Travel changes you. As you move through this life and this world you change things slightly, you leave marks behind, however small. And in return, life — and travel — leaves marks on you.

His show No Reservations (not to be confused with the romantic comedy sharing its name), excelled not only because of Bourdain's magnetic charm and insight, but because it consistently showed him changing. It gave the sense of Bourdain really interacting with a place instead of just commentating about it. It's easier for me to see how travel is changing my kids because I watch them grow up, but I'm also thinking about how to vocalize or capture what it changes in me. What do you think—has there been a place to which you've traveled that's changed you? How did it change you?


Delilah sent me this short article on why used books make the best travel souvenirs, with which I wholeheartedly agree. A physical book isn't only the words on the page, but also the smell, the touch, the look, and even the nostalgia that surfaces when considering the book later down the road. It's also fun to go marginalia-hunting in used bookstores, to find some interesting remnant of the book's past.


Alan Jacobs is teaching a course this year entitled RETRO: How and Why the Past Comes Back.
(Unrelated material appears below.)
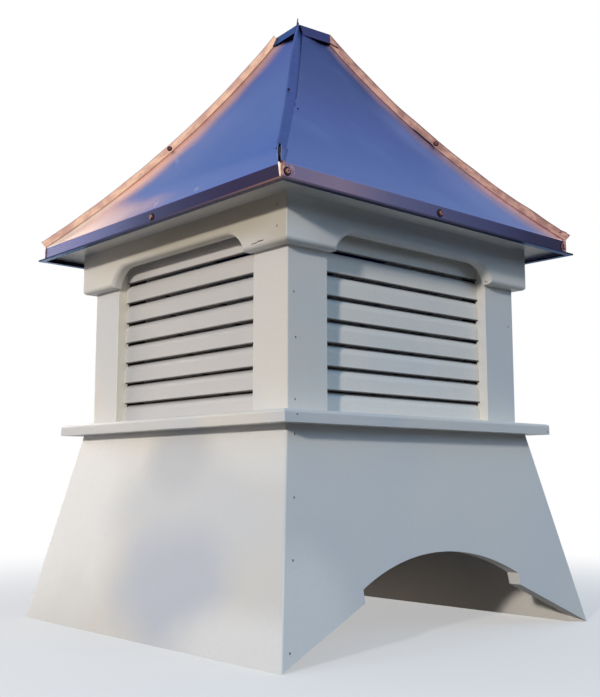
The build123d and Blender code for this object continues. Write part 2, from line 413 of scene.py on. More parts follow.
SHADED_SHEET_PAINT = {
    "skin": (
        (0.045, (78, 84, 130)),
        (0.10, (86, 92, 139)),
        (0.16, (93, 99, 156)),
        (0.22, (95, 106, 165)),
        (0.28, (104, 117, 174)),
    ),
    "warm_reflection": (
        (0.045, (158, 150, 194)),
        (0.10, (156, 148, 190)),
        (0.13, (150, 142, 184)),
        (0.16, (166, 168, 214)),
        (0.19, (194, 188, 214)),
        (0.22, (240, 200, 212)),
        (0.25, (228, 196, 212)),
        (0.28, (240, 200, 206)),
    ),
    "fascia": (
        (-0.28, (109, 104, 133)),
        (-0.20, (120, 108, 133)),
        (-0.10, (86, 89, 123)),
        (0.0, (75, 79, 113)),
        (0.12, (64, 67, 100)),
        (0.20, (54, 53, 76)),
        (0.28, (54, 49, 68)),
    ),
    "lip": (
        (-0.28, (84, 74, 92)),
        (-0.20, (70, 66, 92)),
        (0.28, (44, 41, 60)),
    ),
    "hip": (1, 0.0),
    "spread": (0.012, 0.14, 0.018, 0.19, 0.24),
    "rim": ((150, 128, 160), 0.8, 0.05, 0.5),
}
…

I live nowhere near Baylor and couldn't take the course, but the list of links in the syllabus is worthwhile nevertheless, and could lead to interesting conversations even without the class setting. Have you rekindled affection towards something considered "retro" recently? What drew you towards it?


Cabel Sasser wrote about the intent of artistic designed objects and how "some designers are amazing at imagining things, but not as amazing at imagining them surrounded by the universe." In America, if something looks like it can be climbed, then it surely will be.


As I mentioned at the top of this, I'll be out of town for the next month. I'm not sure whether I'll be able to continue the fortnightly newsletters while I'm out, or if they'll be in a different form (hopefully I'm spending less time on the internet, so definitely fewer links to share.) Regardless, I look forward to catching up when I'm back.